Number 2 on Wood’s top four policy measures is to scrap import duties and stamp duty on zero-emissions vehicles, and waive luxury car tax on such vehicles for the rest of the decade.

Several states have done this on stamp duty and federal Labor – in one of their very few policy excursions since the last election, have promised to scrap import duties and LCT. Wood also suggests increasing truck width limit in Australia from 2.5m to 2.6m to ensure vehicle like Ford’s electric F150 and Tesla’s Cybertruck can be easily imported.

Number 3 on Wood’s list to ensure buildings and the electricity grid are ready for electric vehicles, by updating the national construction code to ensure sufficient off street charging, and necessary tariff reforms for smart management of vehicle charging.

The last bit is starting to occur in some states, and the CSIRO and the market operator are already considering scenarios that phase out new fossil fuel cars by 2035. They know that EVs are going to have a major impact on the way we use the grid, and there will be benefits as well as challenges.

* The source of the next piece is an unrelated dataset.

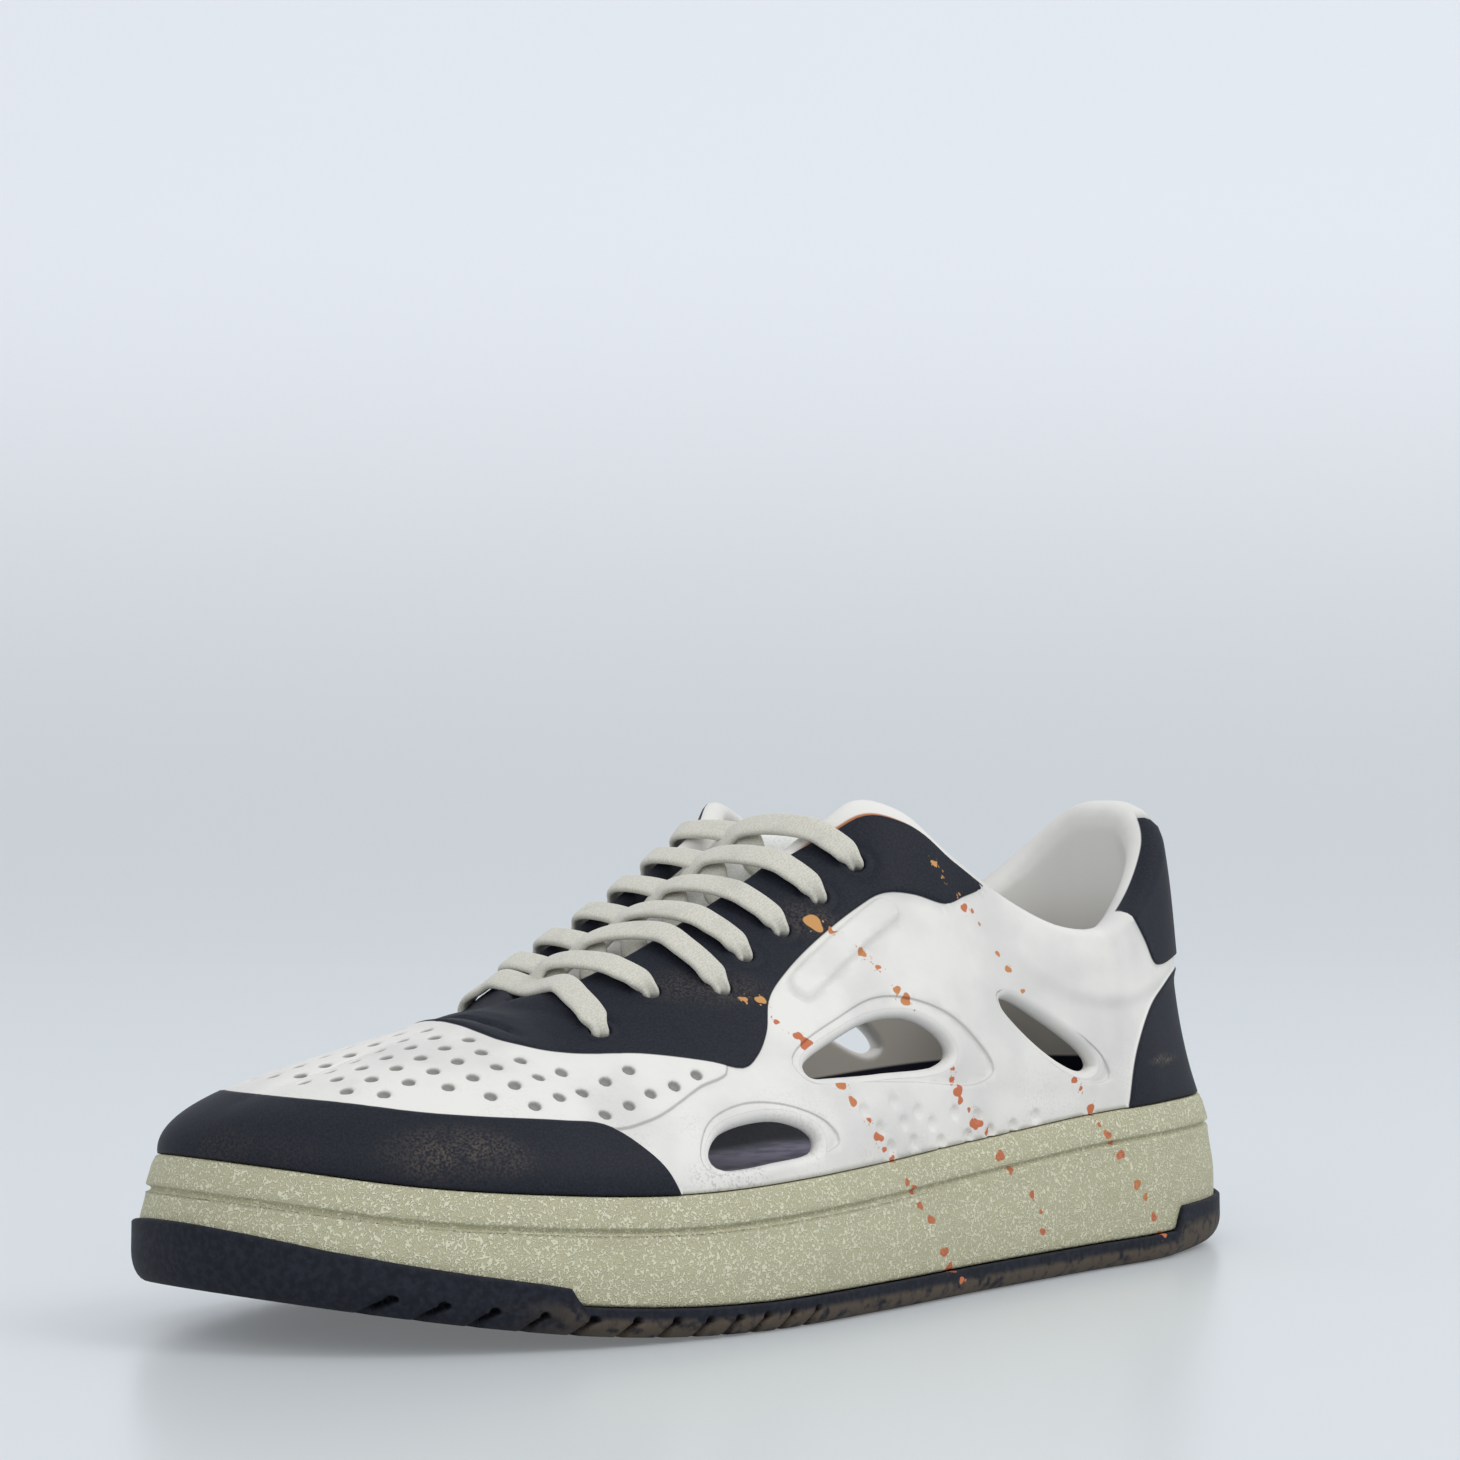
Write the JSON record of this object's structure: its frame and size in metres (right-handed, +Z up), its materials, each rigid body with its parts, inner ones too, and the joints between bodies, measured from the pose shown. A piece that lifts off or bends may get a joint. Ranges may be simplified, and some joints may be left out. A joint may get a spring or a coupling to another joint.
{
  "type": "sneaker",
  "caption": "Worn left low-top sneaker: hollow moulded foam upper with side openings and navy panels, cup sole, tongue, footbed and flat crossed laces, standing empty.",
  "frame": {"origin": "middle of the underside of the whole shoe's box, on the floor", "axes": "+X towards the toe, +Y towards the outer (little toe) side, +Z up"},
  "size_m": [0.3062, 0.1192, 0.1098],
  "materials": {
    "outsole_rubber": "matt moulded rubber, navy, brown with dirt low down",
    "midsole_foam": "cream moulded foam with a fine stipple",
    "insole_fabric": "dark navy knitted cover, flattened",
    "upper_foam": "off-white moulded foam with navy painted panels, soft satin",
    "tongue_fabric": "white mesh",
    "lace": "flat woven off-white lace"
  },
  "bodies": {
    "root": {"outsole": "outsole_rubber", "midsole": "midsole_foam", "insole": "insole_fabric", "upper": "upper_foam", "tongue": "tongue_fabric", "lace_bar": "lace", "lace_cross_1": "lace", "lace_cross_2": "lace", "lace_cross_3": "lace", "lace_cross_4": "lace", "lace_cross_5": "lace", "lace_cross_6": "lace"}
  },
  "joints": []
}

Number 4 on Wood’s list are options for reducing heavy vehicle and aviation emissions, including targeted trials for zero emission trucks, including hydrogen, and developing standards and certification for renewable hydro-carbons i.e. from biomass and wast, along with a renewable fuel standard for diesel, shipping fuel and aviation fuel.

“We need to move fast,” Wood says. “And we can’t afford to simply wait around for electric cars to become cheap, because we will never get to zero emissions by 2050 unless there is big spending on a cash for clunkers program for cars.”

The reasons for that is that even with a relatively high share of EVs in new car sales, it will take a long time to change over the whole fleet. That’s why bringing sales of new petrol and diesel cars by 2035 is so important, because there may still be a million or two fossil fuel cars on the roads by 2050, short of an outright ban. (See table below).

“We need to bring an end date for the sale of new petrol and diesel light vehicles,” he says.

And Wood feels that most points of opposition have melted away, including much (but not all) of the auto industry itself, and all of the motoring groups, who now are ready to embrace the transition.

“Why wouldn’t you do this,” says Wood, who owns an EV himself, a Jaguar I-Pace. All it needs is for the federal government to have the courage to face down potentially unfavourable headlines in the Murdoch media. Is that too much to ask?